:: Work to complete ::
Quote every line as given.
- - - - - - -
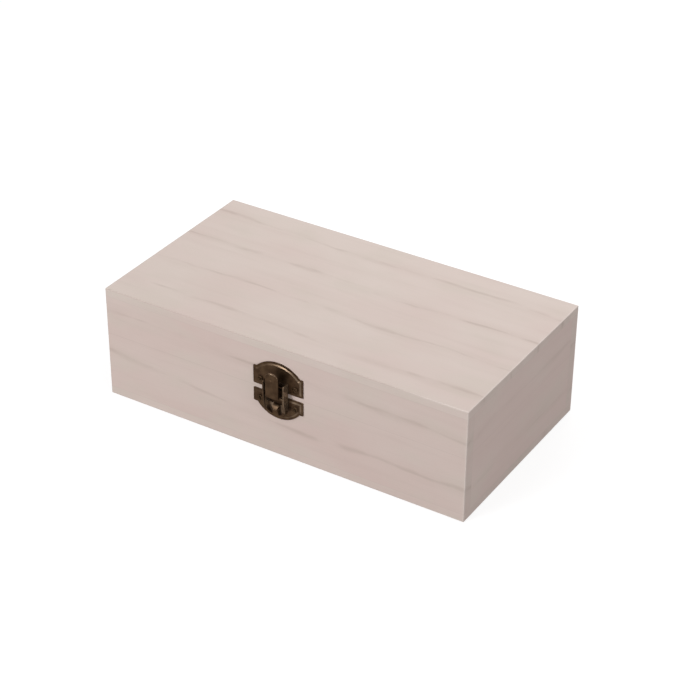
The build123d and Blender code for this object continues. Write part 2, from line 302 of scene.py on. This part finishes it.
def glue_lines(wood):
    """1 on the hairlines between boards and panels, on the outside and on the rims."""
    from_end, from_side, from_top = depths(wood)
    wall, panel = wall_thickness / MM, panel_thickness / MM
    outside = from_end.least(from_side).rise(0.3, 0.1)
    round_panel = abs(from_top - panel).rise(*HAIRLINE) * outside
    over_wall = from_end.rise(wall + 0.2, wall) * from_top.rise(panel - 0.1, panel)
    return round_panel.most(abs(from_side - wall).rise(*HAIRLINE) * over_wall)


def painted_edge_band(wood):
    """1 along the outer edges of the box, which get a painted highlight at the right end and
    painted shade elsewhere.
    """
    from_end, from_side, from_top = depths(wood)
    low = from_end.least(from_side)
    high = from_end.most(from_side)
    second = high.least(low.most(from_top))
    return second.rise(1.0, 0.3)


# Each face's pink tint is partly the board's own colour and partly painted shade: the right end,
# which lies in shade, is pinkest and darkest, and the lit top is palest.
WOODS = {
    "front": bare_wood("bare_wood_front", "xzy", 55.0, 0.030, 0.72),
    "back": bare_wood("bare_wood_back", "xzy", 46.0, -0.020, 0.55),
    "left": bare_wood("bare_wood_left", "yzx", 30.0, 0.015, 0.7, 0.6),
    "right": bare_wood("bare_wood_right", "yzx", 20.0, -0.015, 1.0, 0.4),
    "top": bare_wood("bare_wood_top", "xyz", 15.5, 0.004, 0.25),
    "bottom": bare_wood("bare_wood_bottom", "xyz", 2.0, 0.010, 0.45),
}

for word in ("front", "back", "left", "right"):
    for half in ("base", "lid"):
        frame["nodes"][f"{half}_{word}_board"].material_slots[0].material = WOODS[word]
frame["nodes"]["lid_top_panel"].material_slots[0].material = WOODS["top"]
frame["nodes"]["base_bottom_panel"].material_slots[0].material = WOODS["bottom"]


# Bronze

PATINA = (0.094, 0.056, 0.040)
GLANCING_BRONZE = (0.50, 0.43, 0.36)
RECESS_REACH = 2.5 * MM
BRONZE_RELIEF = 0.025 * MM
BRONZE_SHEEN = 0.25


def bronze(name, dark, mid, bright, gloss):
    """Bronze plate with a dark patina, brown in its hollows, rubbed bright where it is worn, and
    painted bright for highlights and light where the mesh marks it.
    """
    metal = Finish(name)
    place = metal.vector(metal.x, metal.y, metal.z)

    def mottle(size, offset, detail):
        moved = metal.add(
            "ShaderNodeVectorMath",
            {"operation": "MULTIPLY_ADD"},
            {0: place, 1: (1 / size,) * 3, 2: (offset,) * 3},
        )
        return metal.noise(moved, detail)

    clouds = mottle(4.0, 1.7, 3.0)
    grit = mottle(0.35, 5.1, 2.0)
    worn_and_lit = metal.add("ShaderNodeAttribute", {"attribute_name": "wear_and_highlight"}, (), "Fac")
    recess = metal.add(
        "ShaderNodeAmbientOcclusion", {"samples": 8}, {"Distance": RECESS_REACH}, "AO"
    ).rise(0.75, 0.30)
    shine = worn_and_lit * (clouds.rise(-0.25, 0.12) * 0.5 + 0.5) * (1.0 - recess * 0.6)
    recess = recess * (1.0 - worn_and_lit * 0.7)

    tone = metal.mix(clouds.rise(-0.2, 0.22), dark, mid)
    # The bright tone is partly wear and partly painted highlight and painted light, as the mesh's
    # marks say.
    tone = metal.mix(shine, tone, bright)
    tone = metal.mix(recess * 0.8, tone, PATINA)
    matt = (1.0 - worn_and_lit * 3.0).most(0.1)
    roughness = gloss + clouds * 0.20 + grit * matt * 0.2 - worn_and_lit * 0.24 + recess * 0.15
    metallic = 0.75 - recess * 0.45
    height = 0.5 + grit * matt * 0.6 + clouds * 0.5
    return metal.surface(
        tone, roughness, metallic, height, BRONZE_RELIEF, BRONZE_SHEEN, GLANCING_BRONZE
    )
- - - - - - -
:: Answer to this exercise ::
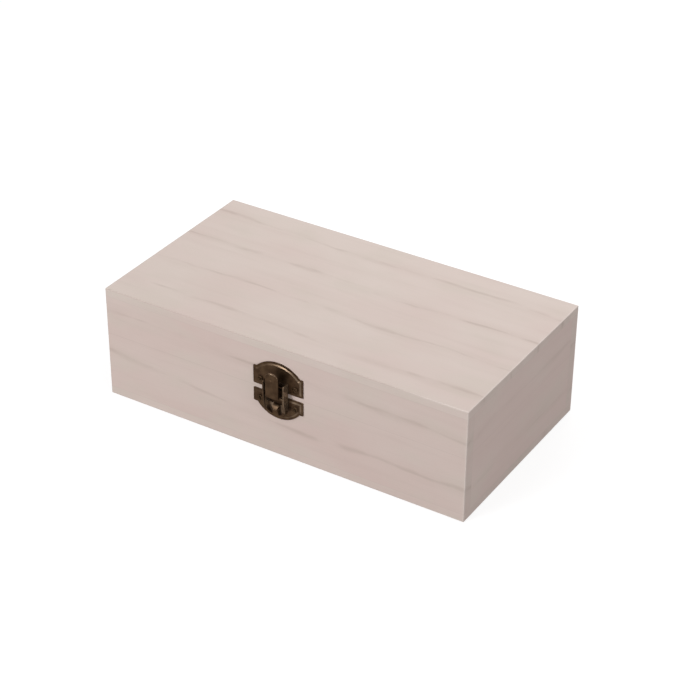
The build123d and Blender code for this object continues. Write part 2, from line 302 of scene.py on. This part finishes it.
def glue_lines(wood):
    """1 on the hairlines between boards and panels, on the outside and on the rims."""
    from_end, from_side, from_top = depths(wood)
    wall, panel = wall_thickness / MM, panel_thickness / MM
    outside = from_end.least(from_side).rise(0.3, 0.1)
    round_panel = abs(from_top - panel).rise(*HAIRLINE) * outside
    over_wall = from_end.rise(wall + 0.2, wall) * from_top.rise(panel - 0.1, panel)
    return round_panel.most(abs(from_side - wall).rise(*HAIRLINE) * over_wall)


def painted_edge_band(wood):
    """1 along the outer edges of the box, which get a painted highlight at the right end and
    painted shade elsewhere.
    """
    from_end, from_side, from_top = depths(wood)
    low = from_end.least(from_side)
    high = from_end.most(from_side)
    second = high.least(low.most(from_top))
    return second.rise(1.0, 0.3)


# Each face's pink tint is partly the board's own colour and partly painted shade: the right end,
# which lies in shade, is pinkest and darkest, and the lit top is palest.
WOODS = {
    "front": bare_wood("bare_wood_front", "xzy", 55.0, 0.030, 0.72),
    "back": bare_wood("bare_wood_back", "xzy", 46.0, -0.020, 0.55),
    "left": bare_wood("bare_wood_left", "yzx", 30.0, 0.015, 0.7, 0.6),
    "right": bare_wood("bare_wood_right", "yzx", 20.0, -0.015, 1.0, 0.4),
    "top": bare_wood("bare_wood_top", "xyz", 15.5, 0.004, 0.25),
    "bottom": bare_wood("bare_wood_bottom", "xyz", 2.0, 0.010, 0.45),
}

for word in ("front", "back", "left", "right"):
    for half in ("base", "lid"):
        frame["nodes"][f"{half}_{word}_board"].material_slots[0].material = WOODS[word]
frame["nodes"]["lid_top_panel"].material_slots[0].material = WOODS["top"]
frame["nodes"]["base_bottom_panel"].material_slots[0].material = WOODS["bottom"]


# Bronze

PATINA = (0.094, 0.056, 0.040)
GLANCING_BRONZE = (0.50, 0.43, 0.36)
RECESS_REACH = 2.5 * MM
BRONZE_RELIEF = 0.025 * MM
BRONZE_SHEEN = 0.25


def bronze(name, dark, mid, bright, gloss):
    """Bronze plate with a dark patina, brown in its hollows, rubbed bright where it is worn, and
    painted bright for highlights and light where the mesh marks it.
    """
    metal = Finish(name)
    place = metal.vector(metal.x, metal.y, metal.z)

    def mottle(size, offset, detail):
        moved = metal.add(
            "ShaderNodeVectorMath",
            {"operation": "MULTIPLY_ADD"},
            {0: place, 1: (1 / size,) * 3, 2: (offset,) * 3},
        )
        return metal.noise(moved, detail)

    clouds = mottle(4.0, 1.7, 3.0)
    grit = mottle(0.35, 5.1, 2.0)
    worn_and_lit = metal.add("ShaderNodeAttribute", {"attribute_name": "wear_and_highlight"}, (), "Fac")
    recess = metal.add(
        "ShaderNodeAmbientOcclusion", {"samples": 8}, {"Distance": RECESS_REACH}, "AO"
    ).rise(0.75, 0.30)
    shine = worn_and_lit * (clouds.rise(-0.25, 0.12) * 0.5 + 0.5) * (1.0 - recess * 0.6)
    recess = recess * (1.0 - worn_and_lit * 0.7)

    tone = metal.mix(clouds.rise(-0.2, 0.22), dark, mid)
    # The bright tone is partly wear and partly painted highlight and painted light, as the mesh's
    # marks say.
    tone = metal.mix(shine, tone, bright)
    tone = metal.mix(recess * 0.8, tone, PATINA)
    matt = (1.0 - worn_and_lit * 3.0).most(0.1)
    roughness = gloss + clouds * 0.20 + grit * matt * 0.2 - worn_and_lit * 0.24 + recess * 0.15
    metallic = 0.75 - recess * 0.45
    height = 0.5 + grit * matt * 0.6 + clouds * 0.5
    return metal.surface(
        tone, roughness, metallic, height, BRONZE_RELIEF, BRONZE_SHEEN, GLANCING_BRONZE
    )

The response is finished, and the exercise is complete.